The district court where she tried to solve matters with AMC gave her an opportunity to prove that she was indeed a subscriber. She failed to do so and decided to restrain from filing a claim. Thus, the definition of a subscriber was somewhat determined. What has this case taught us?
For businesses – Be sure to disclose the definitions of subscriber and viewer on your website. Additionally, disclose the rights and obligations of each type of visitor, so that you can escape unwarranted claims.
For viewers – Read the UA with the utmost care, because some sites apply the same policy to non-registered viewers. If you choose to sue them, they will shield behind the notion of you not belonging to a group of paid subscribers.
Unique ID numbers are not considered PII
If we look at the case of Eichenberger v. ESPN, we can conclude that the notion of PII only encompasses a limited amount of data that can be traced to you. Using his Roku device, the plaintiff downloaded the WatchESPN Chanel app. The video history, alongside his Roku number, was sent to Adobe Analytics, a third-party company. They connected the Roku serial number to his existing data and had identified him as having watched a select number of videos.
The Western District Court of Washington found that ESPN did in fact not violate the VPPA when it sent the device number and the video history to Adobe Analytics.

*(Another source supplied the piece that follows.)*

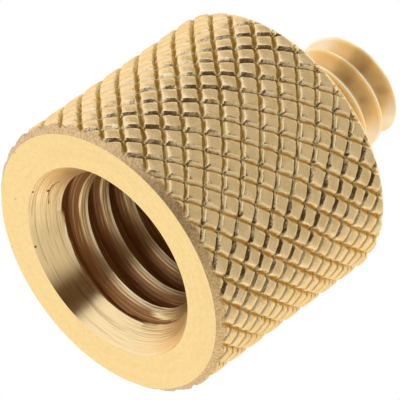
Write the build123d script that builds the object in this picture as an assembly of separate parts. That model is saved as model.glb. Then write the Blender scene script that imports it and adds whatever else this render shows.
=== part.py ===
from build123d import *
import os
from math import radians, tan

# Tripod thread adapter, turned in one piece from round brass bar and knurled.
# It stands on its ring-shaped face at Z = 0, with the tapped hole opening downwards
# and the screw pointing up. The axis of both threads is the Z axis. Sizes are in mm.

# Body
body_diameter = 15.6
body_length = 12.65
foot_bevel = 0.42
shoulder_bevel = 0.3

# Knurl: V grooves that wind both ways round the body and leave square lands between them
knurl_grooves_each_way = 32
knurl_axial_spacing = 1.41
knurl_depth = 0.18
knurl_groove_angle = 90.0

# Tapped hole, 3/8 in with 16 turns to the inch, drawn plain at the crests of its thread
hole_crest_diameter = 7.8
countersink_diameter = 10.95
countersink_angle = 70.0
drilled_depth = 9.2
drill_point_angle = 118.0

# Screw, 1/4 in with 20 turns to the inch, drawn plain at the crests of its thread
screw_crest_diameter = 6.2
screw_length = 6.65
screw_end_chamfer = 0.45

# How far each knurl groove is wound past both ends of the body, so that it cuts them cleanly
overrun = 0.5

UP = (Align.CENTER, Align.CENTER, Align.MIN)

body_radius = body_diameter / 2
hole_radius = hole_crest_diameter / 2
countersink_radius = countersink_diameter / 2
countersink_depth = (countersink_radius - hole_radius) / tan(radians(countersink_angle / 2))
drill_point_height = hole_radius / tan(radians(drill_point_angle / 2))
screw_radius = screw_crest_diameter / 2


def turned_body():
    """The bar, faced at both ends and bevelled at both rims."""
    body = Cylinder(body_radius, body_length, align=UP)
    foot_rim = body.edges().filter_by(GeomType.CIRCLE).sort_by(Axis.Z)[0]
    body = chamfer(foot_rim, foot_bevel)
    shoulder_rim = body.edges().filter_by(GeomType.CIRCLE).sort_by(Axis.Z)[-1]
    return chamfer(shoulder_rim, shoulder_bevel)


def screw():
    """The screw at the top, with its end chamfered."""
    shank = Pos(0, 0, body_length) * Cylinder(screw_radius, screw_length, align=UP)
    end_rim = shank.edges().filter_by(GeomType.CIRCLE).sort_by(Axis.Z)[-1]
    return chamfer(end_rim, screw_end_chamfer)


def hole():
    """The space of the hole: countersink, drilled wall and the drill's point."""
    wall = Cylinder(hole_radius, drilled_depth, align=UP)
    point = Pos(0, 0, drilled_depth) * Cone(hole_radius, 0, drill_point_height, align=UP)
    mouth = Cone(countersink_radius, hole_radius, countersink_depth, align=UP)
    return wall + point + mouth


def knurl_groove(left_hand):
    """The space of one V groove, wound over the whole length of the body."""
    lead = knurl_grooves_each_way * knurl_axial_spacing
    path = Pos(0, 0, -overrun) * Helix(
        pitch=lead, height=body_length + 2 * overrun, radius=body_radius, lefthand=left_hand)
    start = path @ 0
    across = Plane(origin=start, x_dir=Vector(start.X, start.Y, 0).normalized(), z_dir=path % 0)
    clear = knurl_depth / 2
    half_width = (knurl_depth + clear) * tan(radians(knurl_groove_angle / 2))
    section = across * make_face(Polyline(
        (-knurl_depth, 0), (clear, half_width), (clear, -half_width), close=True))
    return sweep(section, path=path, is_frenet=True)


def knurled(blank):
    """The blank with the grooves of both hands cut into its body."""
    for left_hand in (False, True):
        groove = knurl_groove(left_hand)
        blank -= [Rot(0, 0, 360 * turn / knurl_grooves_each_way) * groove
                  for turn in range(knurl_grooves_each_way)]
    return blank


blank = turned_body() + screw() - hole()
thread_adapter = knurled(blank)

os.makedirs("parts", exist_ok=True)
export_step(thread_adapter, "parts/thread_adapter.step")
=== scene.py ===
from math import atan2, ceil, cos, hypot, pi, radians, sin, tan

import bmesh
import bpy
from mathutils import Matrix, Vector, noise


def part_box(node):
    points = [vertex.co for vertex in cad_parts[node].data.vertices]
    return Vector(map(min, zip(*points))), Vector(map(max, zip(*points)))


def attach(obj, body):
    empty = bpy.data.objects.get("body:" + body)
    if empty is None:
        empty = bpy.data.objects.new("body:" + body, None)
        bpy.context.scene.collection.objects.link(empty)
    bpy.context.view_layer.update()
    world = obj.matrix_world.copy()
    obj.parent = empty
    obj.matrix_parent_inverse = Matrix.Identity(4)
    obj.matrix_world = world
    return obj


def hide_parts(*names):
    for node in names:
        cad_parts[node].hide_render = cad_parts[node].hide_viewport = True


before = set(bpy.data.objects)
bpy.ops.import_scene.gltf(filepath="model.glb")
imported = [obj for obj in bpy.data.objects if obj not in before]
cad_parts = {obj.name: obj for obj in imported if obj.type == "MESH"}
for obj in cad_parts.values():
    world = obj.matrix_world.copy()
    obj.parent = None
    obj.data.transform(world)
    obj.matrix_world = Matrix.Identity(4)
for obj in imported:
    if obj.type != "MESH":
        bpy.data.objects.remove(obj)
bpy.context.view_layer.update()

# Floor, light and camera: a small brass part photographed in a white light tent with a long lens.
# The camera looks at the part from below its foot, so the floor is drawn from above only
# and lets light from below through.

MM = 0.001
floor_radius = 300 * MM
floor_colour = (0.92, 0.92, 0.91, 1.0)

bm = bmesh.new()
bmesh.ops.create_circle(bm, cap_ends=True, segments=96, radius=floor_radius)
floor_mesh = bpy.data.meshes.new("floor")
bm.to_mesh(floor_mesh)
bm.free()
floor = bpy.data.objects.new("floor", floor_mesh)
bpy.context.scene.collection.objects.link(floor)
floor.visible_diffuse = False
floor.visible_glossy = False
floor.visible_transmission = False
floor.visible_shadow = False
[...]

This verdict was on the grounds of PII being only data that is unique to a person as an individual, not as an existing entity using the services of a site he subscribed to.
For businesses – When it comes to sending data to third parties, be sure to check the legislation on what is permitted and what is not. Even if you don’t do anything illegal, state the material you will be sending in the UA. Also, include a statement about the absolute legality of those actions.
For viewers – Browse the web with a sense of responsibility. There are ways third-party websites may identify you, so be wary.